• _Exercise details_
Find how many lines hold the word "type" and give that number only.

+++ Extracted information

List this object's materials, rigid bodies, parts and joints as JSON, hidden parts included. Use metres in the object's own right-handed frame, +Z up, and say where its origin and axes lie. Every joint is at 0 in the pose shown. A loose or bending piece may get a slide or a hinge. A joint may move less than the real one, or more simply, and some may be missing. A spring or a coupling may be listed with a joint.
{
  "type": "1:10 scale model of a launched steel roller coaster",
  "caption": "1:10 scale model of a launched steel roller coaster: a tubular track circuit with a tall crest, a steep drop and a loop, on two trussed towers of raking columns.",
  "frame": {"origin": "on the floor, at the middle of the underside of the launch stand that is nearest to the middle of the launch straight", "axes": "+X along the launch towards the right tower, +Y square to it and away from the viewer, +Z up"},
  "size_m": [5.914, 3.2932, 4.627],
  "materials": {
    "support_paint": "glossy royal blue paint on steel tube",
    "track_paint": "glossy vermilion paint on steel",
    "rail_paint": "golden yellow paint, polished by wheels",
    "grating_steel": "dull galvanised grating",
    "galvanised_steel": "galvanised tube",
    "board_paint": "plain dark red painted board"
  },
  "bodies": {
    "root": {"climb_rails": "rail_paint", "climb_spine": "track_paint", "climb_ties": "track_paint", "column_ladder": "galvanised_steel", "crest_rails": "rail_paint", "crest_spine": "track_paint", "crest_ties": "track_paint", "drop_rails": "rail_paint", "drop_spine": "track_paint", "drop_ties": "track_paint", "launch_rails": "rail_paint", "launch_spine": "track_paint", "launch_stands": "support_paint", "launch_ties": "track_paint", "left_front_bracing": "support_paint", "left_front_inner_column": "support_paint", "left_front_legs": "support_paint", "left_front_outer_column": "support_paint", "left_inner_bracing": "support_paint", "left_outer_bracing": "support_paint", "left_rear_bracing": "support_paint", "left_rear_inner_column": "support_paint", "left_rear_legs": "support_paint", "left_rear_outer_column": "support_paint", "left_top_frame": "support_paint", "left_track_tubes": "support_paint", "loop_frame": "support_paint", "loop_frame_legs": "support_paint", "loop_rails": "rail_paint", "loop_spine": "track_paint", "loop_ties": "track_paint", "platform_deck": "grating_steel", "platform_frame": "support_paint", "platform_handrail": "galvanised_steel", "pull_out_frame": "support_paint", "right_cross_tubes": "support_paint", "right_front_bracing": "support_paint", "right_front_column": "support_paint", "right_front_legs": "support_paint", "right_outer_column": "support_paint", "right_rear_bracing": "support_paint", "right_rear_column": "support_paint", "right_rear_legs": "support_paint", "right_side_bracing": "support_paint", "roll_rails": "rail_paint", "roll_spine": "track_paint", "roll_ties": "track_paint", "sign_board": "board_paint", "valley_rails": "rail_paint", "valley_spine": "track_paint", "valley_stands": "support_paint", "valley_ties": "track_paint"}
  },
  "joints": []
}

++++++
+++ Extracted information

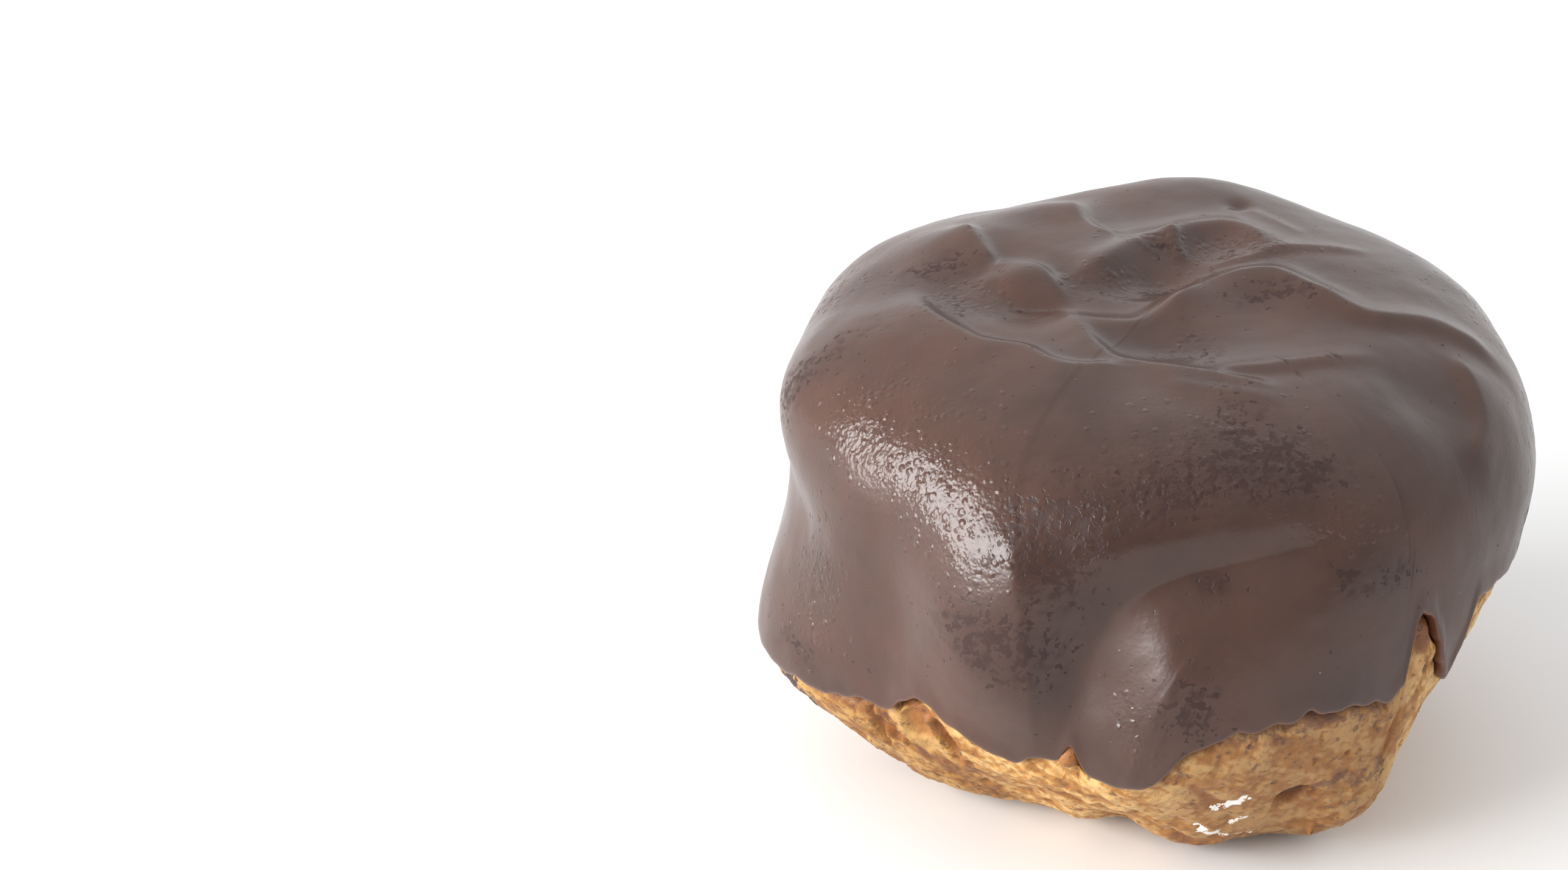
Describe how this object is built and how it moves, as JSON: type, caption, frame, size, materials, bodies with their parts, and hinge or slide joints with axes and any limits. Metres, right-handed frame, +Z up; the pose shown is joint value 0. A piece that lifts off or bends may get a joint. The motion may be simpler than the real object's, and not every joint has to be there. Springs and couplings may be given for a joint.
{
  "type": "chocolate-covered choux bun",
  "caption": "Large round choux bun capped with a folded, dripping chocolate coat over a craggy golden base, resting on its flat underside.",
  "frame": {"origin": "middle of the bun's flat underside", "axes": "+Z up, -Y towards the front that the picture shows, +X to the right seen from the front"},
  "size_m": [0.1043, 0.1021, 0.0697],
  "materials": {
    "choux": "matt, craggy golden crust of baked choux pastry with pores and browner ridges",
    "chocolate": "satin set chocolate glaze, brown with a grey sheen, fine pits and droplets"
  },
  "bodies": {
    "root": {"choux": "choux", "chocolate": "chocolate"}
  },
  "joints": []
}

++++++

• _Task solution_
3